If the GPS solution disagrees with the Galileo solution by a significant amount, something is wrong. A receiver or processing system that compares multi-constellation solutions provides a form of integrity monitoring that single-constellation GPS cannot achieve alone. This is the most effective defence currently available against spoofing: falsifying GPS signals is already difficult; simultaneously falsifying GPS, Galileo, GLONASS, and BeiDou signals to produce a consistent false position is orders of magnitude harder.
Modern multi-constellation receivers are available and affordable. They are not yet universally fitted. Many vessels still rely on single-constellation GPS receivers feeding both ECDIS units from the same antenna, through the same splitter.

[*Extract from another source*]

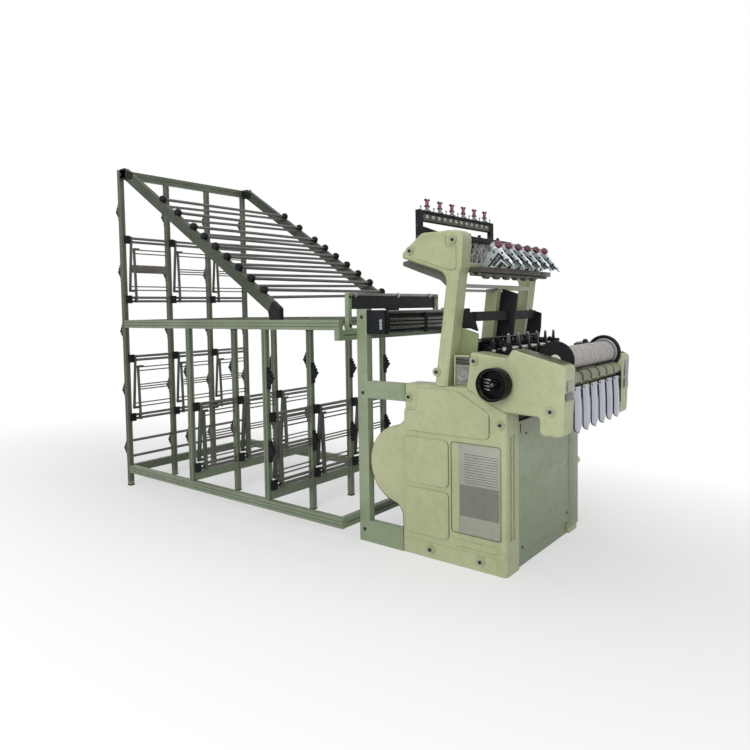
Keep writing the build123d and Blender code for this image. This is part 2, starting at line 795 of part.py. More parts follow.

A single point of failure feeding the entire navigation system.
The regulation requires two independent means of position fixing. The industry interprets “independent” generously.
9. Closing Reality
GPS accuracy is not a fixed property. It is a variable, influenced by geometry, atmosphere, environment, installation quality, and — increasingly — deliberate interference. The figure quoted in the manual or the type-approval certificate describes performance under conditions that may or may not exist at the moment the fix matters most.
The danger is not that GPS fails catastrophically. Catastrophic failure is obvious: the fix disappears, the alarm sounds, the officer acts. The danger is the quiet, partial, unannounced error — the position that is ten or twenty or fifty metres from truth, displayed with the same apparent confidence as every other fix, propagated to every system on the bridge, cross-checked only against itself.
A position on a screen is not proof of where the ship is. It is a claim, made by a machine, based on assumptions. The duty of the watchkeeper is to test that claim against reality — with radar, with soundings, with bearings, with eyes — and to do so habitually, not only when something looks wrong.
Because when it looks wrong, it is already too late.